Dish Network is abandoning plans to develop Blockbuster into a streaming video service that would directly compete with Netflix, company founder and chairman Charlie Ergen said in an interview with Bloomberg.
Dish acquired the video rental chain for US$320 million in April of 2011, months after Blockbuster filed for bankruptcy. Later that year, Dish announced it would offer a bundled movie rental service with its pay TV service. At the same time, Dish revealed it was taking advantage of Blockbuster’s content provider relationships and working on developing a streaming service meant to rival Netflix.
An alternative plan for Blockbuster stores to sell electronic devices that would allow users to stream video content have stalled, as Dish waits for approval of a $3 billion spectrum deal.
It also shuttered and sold hundreds of Blockbuster stores in an attempt to gain from no-longer-profitable locations, in addition to expanding Blockbuster’s mobile and on-demand video options, although no single plan seems to have helped the once-dominant video rental store spring back to life.
Bad Business?
Dish might not have recognized all the challenges involved in developing a successful streaming service, Ergen admitted. The move to acquire Blockbuster wasn’t necessarily a mistake, but he doubted the decision would be “transformative.”
Because Netflix started nurturing relationships with content providers before the streaming business model was fully developed, Dish would have had a tough time at turning a profit from a streaming service, said Paul Sweeting, principal at Concurrent Media Strategies.
“The studios have long been leery of subscription-based streaming of movies because it produces the lowest per-view/per-capita return for the rights holder of any business model and it cannibalizes higher margin businesses like pay-per-view rentals and even purchases,” Sweeting told the E-Commerce Times. “So I was never optimistic that Dish would get the rights it would need to make a go of it.”
Dish didn’t necessarily waste the $320 million it spent on Blockbuster stores, Ergen said, noting that some of the remaining 900 Blockbuster stores, particularly those in rural areas, continue to turn a profit. Dish also still owns Blockbuster’s customer list, giving it a potential core base for a possible mail DVD movie rental subscription that could compete with Netflix, said Peter Koeppel, founder and president of Koeppel Direct.
But given the evolving nature of the digital content industry, that model might only be viable for another five years, said Koeppel, meaning Dish should continue to find out how best to use Blockbuster’s assets.
“Right now it appears that it didn’t make sense from an economic standpoint for Dish to offer a streaming service,” Koeppel told the E-Commerce Times. “I think they have considerable assets, so as technologies change, its possible Dish will come up with an approach that makes streaming more viable. In the meantime, they could try the mail subscription service or just wait for the right time to offer the streaming service.”
Future Plans
Dish is indeed looking into different options with its Blockbuster holdings, including a Web-based subscription service where customers could pick a few popular cable channels, Ergen said, although he admitted those plans could take years to materialize.
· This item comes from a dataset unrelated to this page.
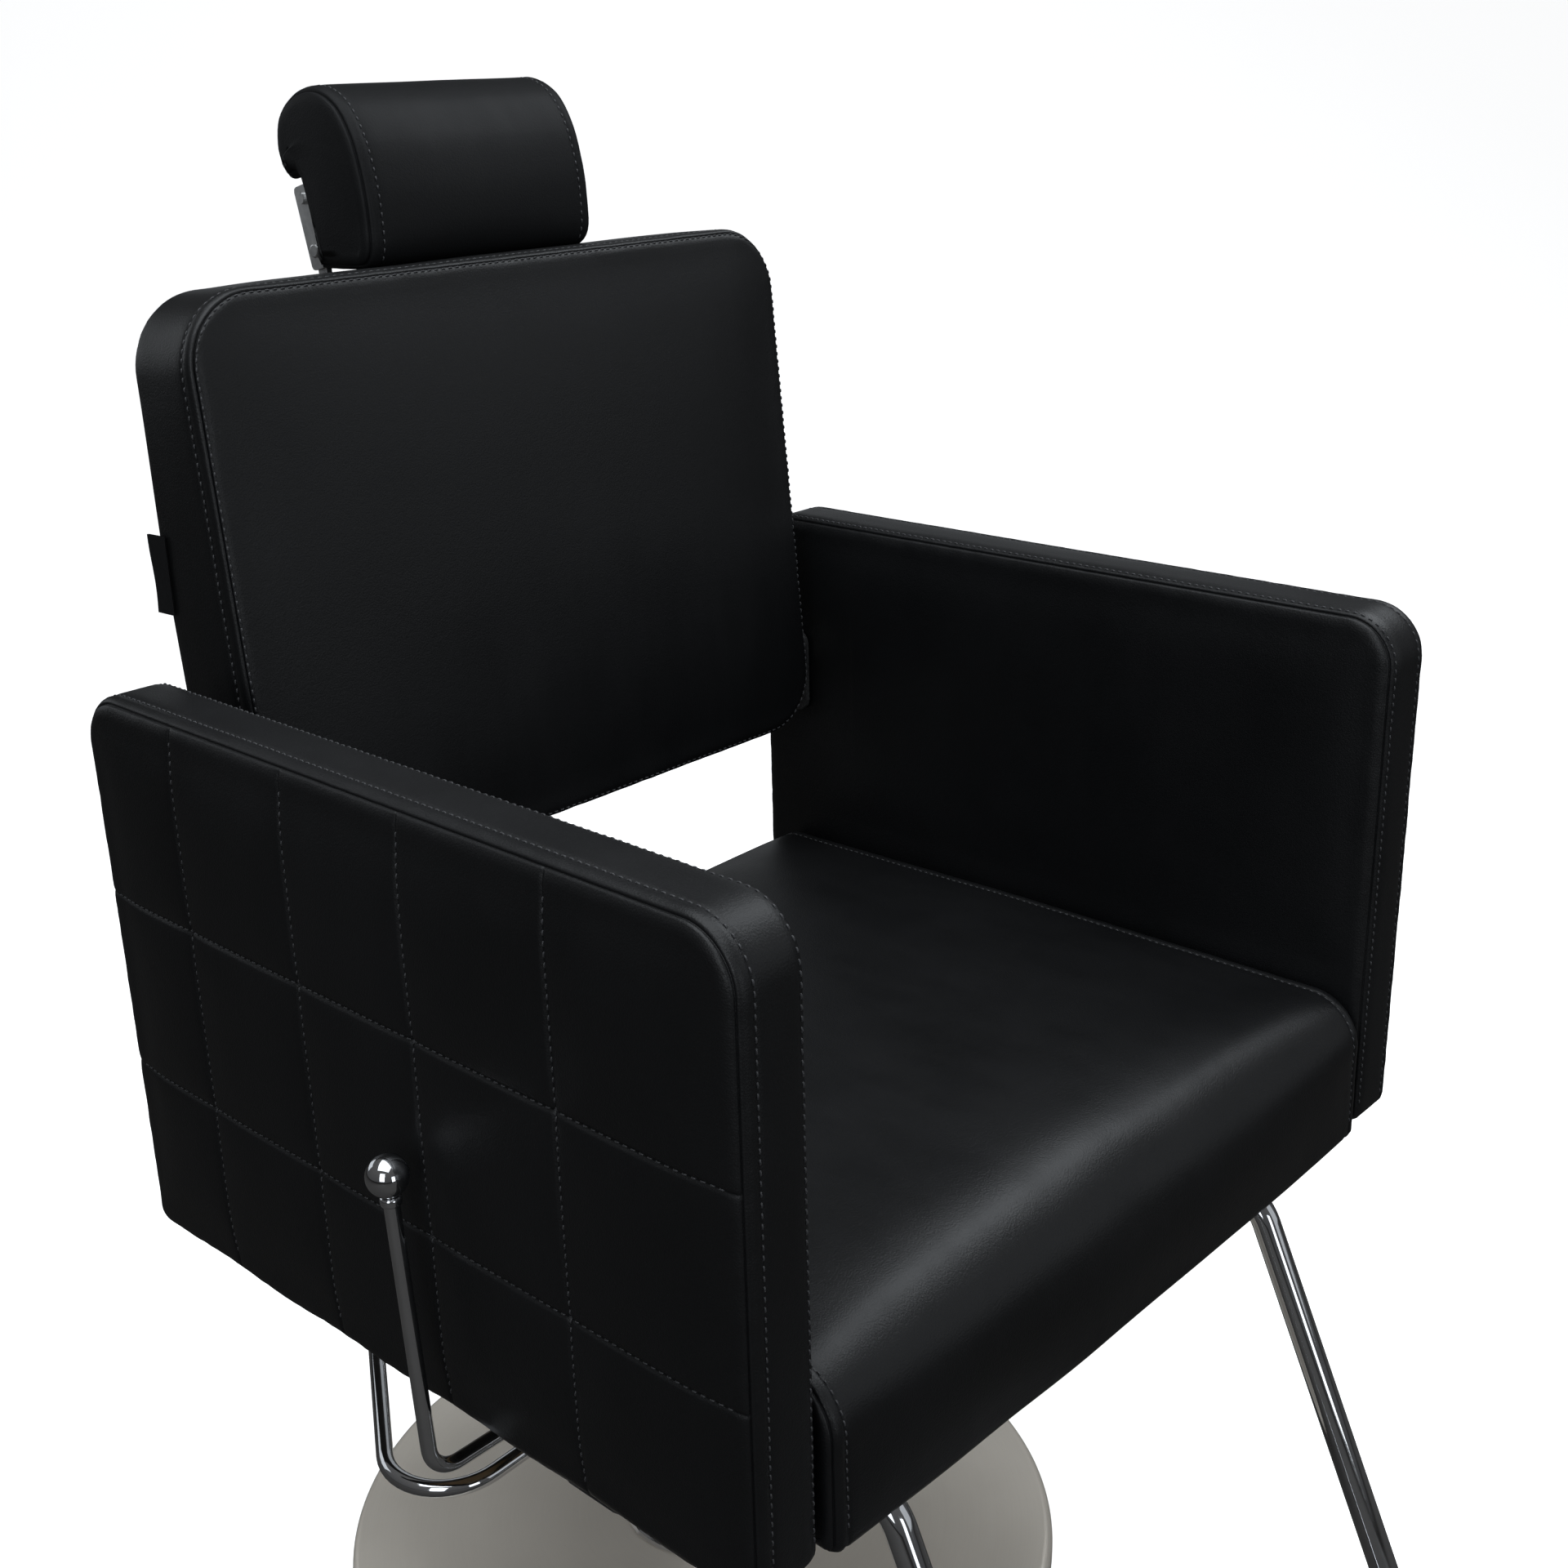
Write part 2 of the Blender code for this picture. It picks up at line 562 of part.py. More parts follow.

At this point, the company needs to explore different outlets for distributing content, said Sweeting.
“Dish’s best bet at this point is to continue to operate whatever number of Blockbuster stores still make sense, and otherwise use it as an electronic sell-through or VOD rental platform. It should also join UltraViolet and participate in the early digital sell-through windows the studios are beginning to experiment with,” he said.
Ultimately, though, the company shouldn’t completely abandon its streaming plans. As the network and digital content industries continue to merge, it is going to need some sort of streaming service to remain relevant, said Koeppel.
“I think that companies like Dish will need to offer streaming services in order to compete in the future,” he said. “So they need to figure out a way to cost effectively offer those services to consumers.”